How then, do his impoverished supporters feel about him playing the Big Man?

“Joe Slovo [the leading anti-apartheid activist] was white but he fought for blacks who were oppressed. You don’t have to be poor to understand the struggles of the poor.” With a judicious change of subject to family life, cordial relations were restored. He glowed with pride when asked about his five-year-old son Ratanang. “Like father like son, it looks like he’s going to be extreme, big trouble,” he grinned. His grandmother Sarah, who raised Malema while his mother was away working as a cleaning lady, still treats him “like a little boy” and it is her dying wish to see him married, he said.
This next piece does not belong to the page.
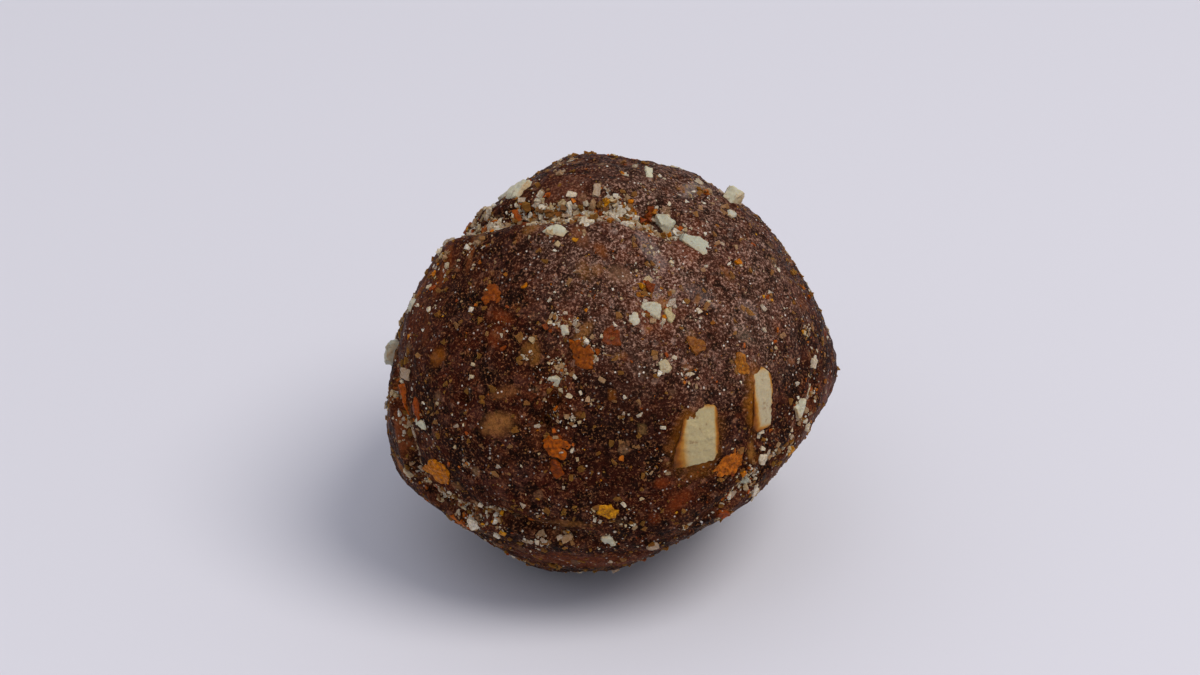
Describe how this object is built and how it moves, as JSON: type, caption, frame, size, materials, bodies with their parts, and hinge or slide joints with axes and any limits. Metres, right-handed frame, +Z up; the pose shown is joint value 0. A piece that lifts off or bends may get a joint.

But he is suspicious of girlfriends’ motives. “You don’t know whether they are looking for the president of the youth league or whether they are looking for you,” he said. He is more than happy to laugh at himself - and even at comparisons between his interviewer’s six-month pregnancy bump and his own, more pronounced belly. And he is not without his own heavyweight supporters, Patric Mtshaulana, a respected Johannesburg lawyer and apartheid-era political instructor for ANC fighters in exile, represented him in the ANC disciplinary hearings and came to see him as an intelligent and intuitive politician. “If he had a Walter Sisulu and an Oliver Tambo around him, to educate him and smooth his sharp edges, he could easily become a Mandela,” he told The Sunday Telegraph. “Without them, and isolated as the ANC leadership is trying to make him, he could become very dangerous.”

Malema eschewed comparisons with Mandela, or even the suggestion that he might lead the country one day. His principal aim, he insisted, was to return to the fold. “I will go back to the ANC whenever the right people are there,” he said. “President Zuma is 70 now, I am 31. I have got all the time on my side.”